City Council District 43 – Bensonhurst, New Utrecht, Dyker Heights, Sunset Park

Over the past ten years, the city has seen the addition of 345,000 Asian Americans. This “Asian opportunity” City Council district links the neighborhoods of Sunset Park, Dyker Heights and Bensonhurst and has a 54% majority-Asian population. There has never been an Asian City Council member from Brooklyn.

Susan Zhuang Preferred Candidate, Ranked 1st
Age: 37
Occupation: Chief of Staff, Assembly Member William Colton (District 47)
Education: Shanghai University of Finance and Economics (B.S.), SUNY Oswego (M.A.), University of Southern Indiana (M.B.A.)

To read this candidate’s responses to Citizen Union’s questionnaire, click here.

Susan Zhuang has worked for William Colton, the longtime Assembly Member who represents some of the neighborhoods in this new council district, since 2015 and she is now his chief of staff.

She has told CU that her work in the Assembly taught her how to “cut through the red tape” while building a strong constituent services operation. If elected, Zhuang’s top priorities would be to improve public safety by increasing the number of Mandarin- and Cantonese-speaking officers, expand school programming for special needs and gifted students, and address quality-of-life and affordable housing for seniors.

In her candidate questionnaire answers, Zhuang supported most of CU’s reform priorities but differed on the question of open primaries, saying it could allow improper actors to interfere and weaken general election candidates’ appeal. Zhuang supports improving transparency within government and called to establish an independent ethics oversight agency with power to investigate pay-to-play issues and big corporate spending.

CU was impressed with Zhuang’s emphasis on constituent work, her understanding of needs in the district, and her ability to elucidate the interplay between issues like public safety, education challenges, and language barriers. Citizens Union believes she is well suited to navigate city government to leverage resources for her community. We therefore prefer her in this race.

 

Stanley Ng • Ranked 2nd
Age: 63
Occupation: Retired Computer Programmer
Education: Baruch College (B.A., M.S.)

To read this candidate’s responses to Citizen Union’s questionnaire, click here.

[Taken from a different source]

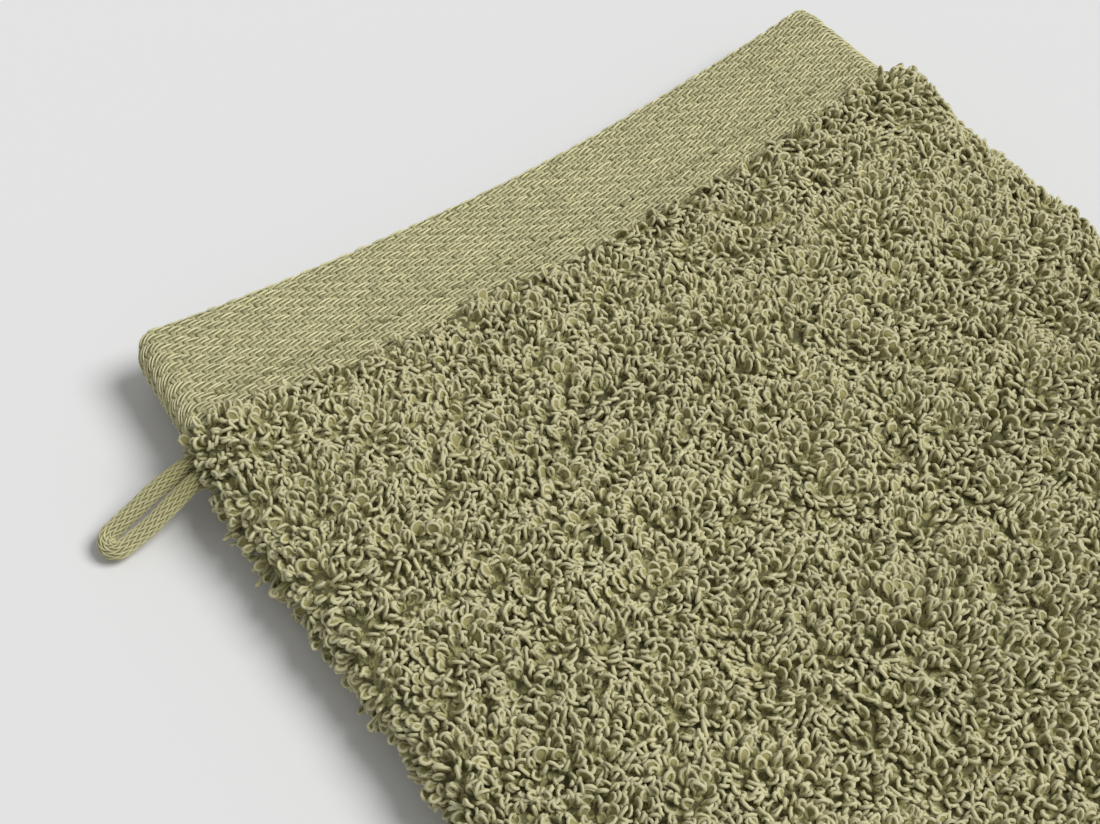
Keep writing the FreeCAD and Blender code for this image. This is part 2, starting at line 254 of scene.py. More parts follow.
# ------------------------------------------------------------------ materials
def yarn_material(name, dark, mid, light, grain=5200.0, bump=0.35, sheen=0.25, rough=0.88, split=(0.0, 0.45, 1.0), curl=0.0):
    """Cotton yarn: the attribute's first channel is the yarn's own tone, its second how deep the point lies, which the
    ramp turns into painted shade, darker the deeper it lies.
    """
    m = bpy.data.materials.new(name)
    m.use_nodes = True
    nt = m.node_tree
    nt.nodes.clear()
    N = nt.nodes.new
    L = nt.links.new
    out = N("ShaderNodeOutputMaterial")
    p = N("ShaderNodeBsdfPrincipled")
    L(p.outputs[0], out.inputs[0])
    at = N("ShaderNodeAttribute")
    at.attribute_name = "pile"
    sep = N("ShaderNodeSeparateColor")
    L(at.outputs["Color"], sep.inputs[0])
    tc = N("ShaderNodeTexCoord")
    # blotchy dye, then the fine fibre
    n1 = N("ShaderNodeTexNoise")
    n1.inputs["Scale"].default_value = 90.0
    n1.inputs["Detail"].default_value = 3.0
    L(tc.outputs["Object"], n1.inputs["Vector"])
    n2 = N("ShaderNodeTexNoise")
    n2.inputs["Scale"].default_value = grain
    n2.inputs["Detail"].default_value = 2.0
    n2.inputs["Roughness"].default_value = 0.6
    L(tc.outputs["Object"], n2.inputs["Vector"])
    # painted shade: dark at the deep end of the ramp, light at the top
    ramp = N("ShaderNodeValToRGB")
    e = ramp.color_ramp.elements
    e[0].position, e[0].color = split[0], (*dark, 1)
    e[1].position, e[1].color = split[2], (*light, 1)
    mide = ramp.color_ramp.elements.new(split[1])
    mide.color = (*mid, 1)
    L(sep.outputs[1], ramp.inputs[0])
    # tone: 0.5 is neutral
    hsv = N("ShaderNodeHueSaturation")
    L(ramp.outputs[0], hsv.inputs["Color"])
    add = N("ShaderNodeMath")
    add.operation = "MULTIPLY_ADD"
    L(sep.outputs[0], add.inputs[0])
    add.inputs[1].default_value = 0.34
    add.inputs[2].default_value = 0.83 - 0.17
    addn = N("ShaderNodeMath")
    addn.operation = "MULTIPLY_ADD"
    L(n1.outputs["Fac"], addn.inputs[0])
    addn.inputs[1].default_value = 0.16
    L(add.outputs[0], addn.inputs[2])
    addf = N("ShaderNodeMath")
    addf.operation = "MULTIPLY_ADD"
    L(n2.outputs["Fac"], addf.inputs[0])
    addf.inputs[1].default_value = 0.18
    L(addn.outputs[0], addf.inputs[2])
    # the fibres in the eye of a loop lie back in its shade
    eye = N("ShaderNodeMath")
    eye.operation = "MULTIPLY_ADD"
    L(sep.outputs[2], eye.inputs[0])
    eye.inputs[1].default_value = -0.20
    eye.inputs[2].default_value = 1.0
    dim = N("ShaderNodeMath")
    dim.operation = "MULTIPLY"
    L(addf.outputs[0], dim.inputs[0])
    L(eye.outputs[0], dim.inputs[1])
    L(dim.outputs[0], hsv.inputs["Value"])
    L(hsv.outputs[0], p.inputs["Base Color"])
    b = N("ShaderNodeBump")
    b.inputs["Strength"].default_value = bump
    b.inputs["Distance"].default_value = 0.00012
    L(n2.outputs["Fac"], b.inputs["Height"])
    L(b.outputs[0], p.inputs["Normal"])
    r = N("ShaderNodeMapRange")
    L(n2.outputs["Fac"], r.inputs["Value"])
    r.inputs["To Min"].default_value = rough - 0.08
    r.inputs["To Max"].default_value = min(1.0, rough + 0.08)
    L(r.outputs[0], p.inputs["Roughness"])
    p.inputs["Sheen Weight"].default_value = sheen
    p.inputs["Sheen Roughness"].default_value = 0.45
    p.inputs["Sheen Tint"].default_value = (*light, 1)
    p.inputs["Specular IOR Level"].default_value = 0.25
    if curl:
        # the short curls deep in the pile, seen between the loops
        vo = N("ShaderNodeTexVoronoi")
        vo.inputs["Scale"].default_value = curl
        warp = N("ShaderNodeVectorMath")
        warp.operation = "MULTIPLY_ADD"
        n3 = N("ShaderNodeTexNoise")
        n3.inputs["Scale"].default_value = curl * 0.8
        L(tc.outputs["Object"], n3.inputs["Vector"])
        L(n3.outputs["Color"], warp.inputs[0])
        warp.inputs[1].default_value = (0.0009, 0.0009, 0.0009)
        L(tc.outputs["Object"], warp.inputs[2])
        L(warp.outputs[0], vo.inputs["Vector"])
        ring = N("ShaderNodeValToRGB")
        g = ring.color_ramp.elements
        g[0].position, g[0].color = 0.0, (0.55, 0.55, 0.55, 1)
        g[1].position, g[1].color = 0.85, (0.28, 0.28, 0.28, 1)
        for at_, val in ((0.22, 0.62), (0.36, 1.0), (0.50, 0.85), (0.62, 0.40)):
            k = g.new(at_)
            k.color = (val, val, val, 1)
        L(vo.outputs["Distance"], ring.inputs[0])
        mul = N("ShaderNodeMix")
        mul.data_type = "RGBA"
        mul.blend_type = "MULTIPLY"
        mul.inputs["Factor"].default_value = 1.0
        L(hsv.outputs[0], mul.inputs["A"])
        L(ring.outputs[0], mul.inputs["B"])
        L(mul.outputs["Result"], p.inputs["Base Color"])
        b2 = N("ShaderNodeBump")
        b2.inputs["Strength"].default_value = 0.9
        b2.inputs["Distance"].default_value = 0.0006
        L(ring.outputs[0], b2.inputs["Height"])
        L(b.outputs[0], b2.inputs["Normal"])
        L(b2.outputs[0], p.inputs["Normal"])
    return m


# pile colours from the loops' roots to their tops: the dark end is painted shade at the roots
C_DARK = (0.39, 0.36, 0.135)
C_MID = (0.54, 0.51, 0.275)
C_LIGHT = (0.605, 0.575, 0.355)
mat_pile = yarn_material("terry_pile", C_DARK, C_MID, C_LIGHT, sheen=0.42)
mat_ground = yarn_material("terry_ground", (0.37, 0.345, 0.145), (0.44, 0.415, 0.19), (0.51, 0.48, 0.235), bump=0.5, sheen=0.05, curl=640.0)
mat_weave = yarn_material("twill_band", (0.22, 0.205, 0.09), (0.50, 0.475, 0.265), (0.68, 0.65, 0.40))
# the woven ground under the floats is darker than their yarn: painted shade in the gaps between them; the seam
# allowances use it too
mat_weave_ground = yarn_material("twill_ground", (0.22, 0.205, 0.09), (0.26, 0.245, 0.115), (0.33, 0.31, 0.16), bump=0.6)
mat_cord = yarn_material("loop_cord", (0.16, 0.15, 0.055), (0.42, 0.395, 0.20), (0.60, 0.57, 0.335))
mat_thread = yarn_material("sewing_thread", (0.12, 0.115, 0.045), (0.24, 0.225, 0.11), (0.4, 0.38, 0.21))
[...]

Stanley Ng is a retired computer programmer who has lived in Bensonhurst and Dyker Heights since the 1980s. He became involved in politics through education advocacy around the impact of the Department of Education’s Specialized High School Institute program and served on the Community Education Council of District 20 and the Citywide Council for High Schools.

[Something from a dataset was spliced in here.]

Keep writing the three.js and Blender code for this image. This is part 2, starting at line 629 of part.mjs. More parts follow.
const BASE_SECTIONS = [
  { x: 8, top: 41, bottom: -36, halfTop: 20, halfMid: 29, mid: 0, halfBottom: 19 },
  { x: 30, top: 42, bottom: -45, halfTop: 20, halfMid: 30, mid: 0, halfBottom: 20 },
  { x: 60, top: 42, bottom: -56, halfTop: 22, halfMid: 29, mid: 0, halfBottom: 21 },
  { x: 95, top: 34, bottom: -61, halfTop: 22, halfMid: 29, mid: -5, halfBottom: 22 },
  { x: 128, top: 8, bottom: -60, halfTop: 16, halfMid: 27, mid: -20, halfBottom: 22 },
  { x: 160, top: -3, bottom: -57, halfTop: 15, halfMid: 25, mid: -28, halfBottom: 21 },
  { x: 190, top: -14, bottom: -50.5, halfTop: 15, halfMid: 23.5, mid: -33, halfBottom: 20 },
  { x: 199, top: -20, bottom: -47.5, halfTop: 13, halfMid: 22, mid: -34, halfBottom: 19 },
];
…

Ng’s top priorities are addressing rising anti-Asian and anti-Semitic hate crimes, fully funding public schools, and building a food bank to ameliorate food insecurity among immigrants and seniors.

Ng supports all of CU’s reform priorities in his questionnaire answer and identified additional reforms to improve the transparency of local government. For example, he wants to improve the availability of records under New York’s Freedom of Information Law. However, he differed from Citizens Union on the approach to disciplining NYPD officers.

A political outsider, Ng impressed Citizens Union with a refreshing approach and a notable understanding of city politics in the context of reform. We rank him 2nd in this race.

 

Wai Yee Chan  Ranked 3rd

Age: N/A
Occupation: Executive Director at Homecrest Community Services
Education: Hong Kong Academy for Performing Arts (B.F.A.), Columbia University (M.A.)

To read this candidate’s responses to Citizen Union’s questionnaire, click here.

Wai Yee Chan is the Director for Homecrest Community Services, a community center and service provider for Asian immigrants and seniors in Southern Brooklyn. Prior to that, she was Council Member Justin Brannan’s Director of Community Engagement. Chan has lived in Queens for the past decade, although she noted that she is now moving to this council district.

If elected, her top priorities include improving language access of city services, fully funding public schools, and addressing the rise in anti-Asian hate crimes by prioritizing public safety.

Chan was largely supportive of all of CU’s reform priorities in the candidate questionnaire on issues like voter participation, ethics, and BOE reform but did not present to CU specific plans or details on how reform issues would more broadly impact the diverse communities within her district. We rank her third in this race.